Given data
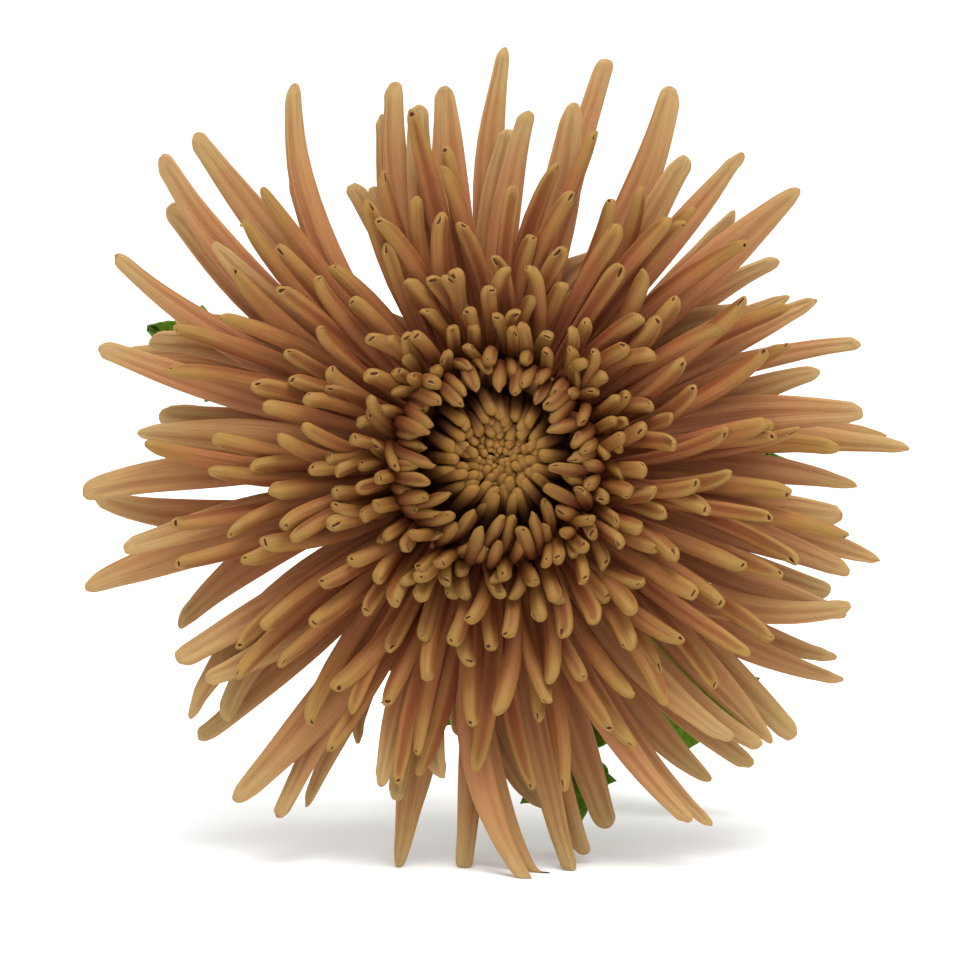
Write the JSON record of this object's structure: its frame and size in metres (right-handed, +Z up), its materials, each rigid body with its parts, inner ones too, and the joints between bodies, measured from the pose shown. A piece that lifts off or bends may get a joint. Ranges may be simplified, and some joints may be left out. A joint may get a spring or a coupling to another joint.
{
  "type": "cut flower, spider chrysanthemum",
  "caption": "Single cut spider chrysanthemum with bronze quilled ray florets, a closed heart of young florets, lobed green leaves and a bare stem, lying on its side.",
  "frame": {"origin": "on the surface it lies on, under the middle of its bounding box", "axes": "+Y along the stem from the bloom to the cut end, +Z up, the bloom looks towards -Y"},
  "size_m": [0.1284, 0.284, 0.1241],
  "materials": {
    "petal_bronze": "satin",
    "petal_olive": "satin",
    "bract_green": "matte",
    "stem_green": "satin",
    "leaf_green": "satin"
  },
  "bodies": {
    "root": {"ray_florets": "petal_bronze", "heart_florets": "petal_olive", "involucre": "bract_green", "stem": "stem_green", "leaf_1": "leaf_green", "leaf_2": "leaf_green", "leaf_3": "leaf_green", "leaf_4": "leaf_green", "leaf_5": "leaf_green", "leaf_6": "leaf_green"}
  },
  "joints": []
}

Problem to solve
Take the lines above and print them exactly.

Full output
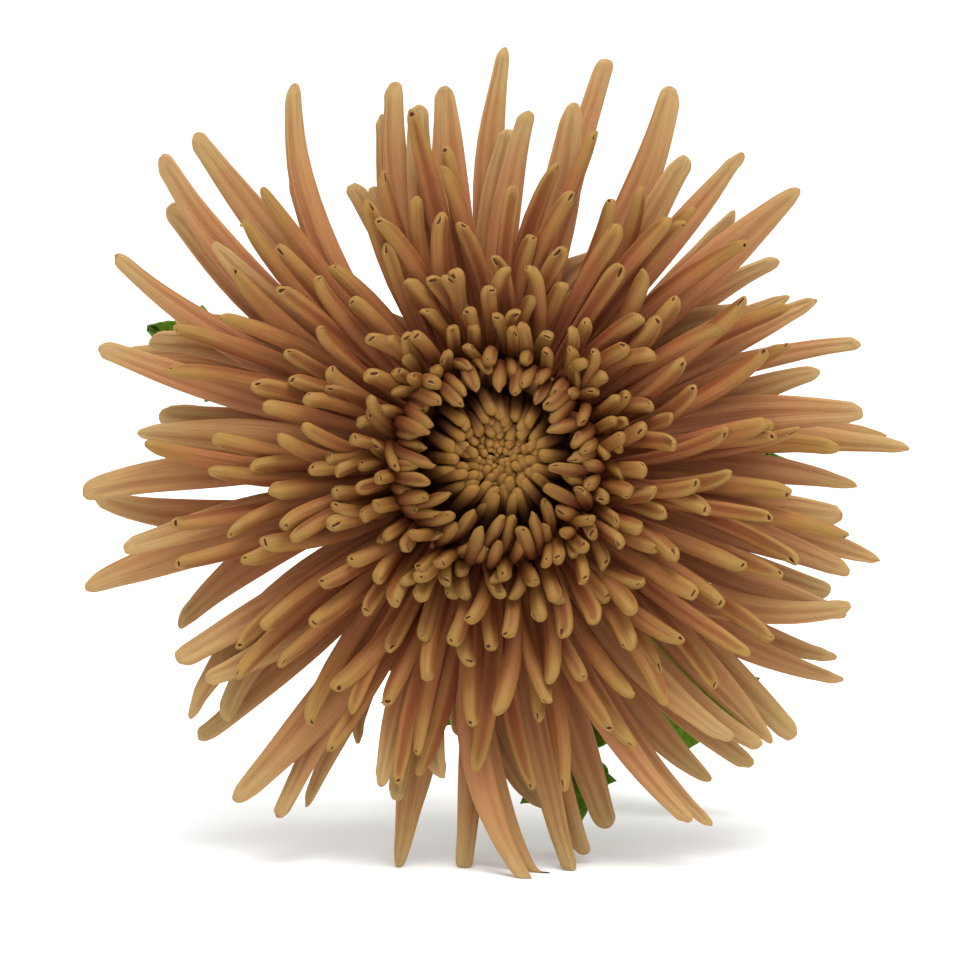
Write the JSON record of this object's structure: its frame and size in metres (right-handed, +Z up), its materials, each rigid body with its parts, inner ones too, and the joints between bodies, measured from the pose shown. A piece that lifts off or bends may get a joint. Ranges may be simplified, and some joints may be left out. A joint may get a spring or a coupling to another joint.
{
  "type": "cut flower, spider chrysanthemum",
  "caption": "Single cut spider chrysanthemum with bronze quilled ray florets, a closed heart of young florets, lobed green leaves and a bare stem, lying on its side.",
  "frame": {"origin": "on the surface it lies on, under the middle of its bounding box", "axes": "+Y along the stem from the bloom to the cut end, +Z up, the bloom looks towards -Y"},
  "size_m": [0.1284, 0.284, 0.1241],
  "materials": {
    "petal_bronze": "satin",
    "petal_olive": "satin",
    "bract_green": "matte",
    "stem_green": "satin",
    "leaf_green": "satin"
  },
  "bodies": {
    "root": {"ray_florets": "petal_bronze", "heart_florets": "petal_olive", "involucre": "bract_green", "stem": "stem_green", "leaf_1": "leaf_green", "leaf_2": "leaf_green", "leaf_3": "leaf_green", "leaf_4": "leaf_green", "leaf_5": "leaf_green", "leaf_6": "leaf_green"}
  },
  "joints": []
}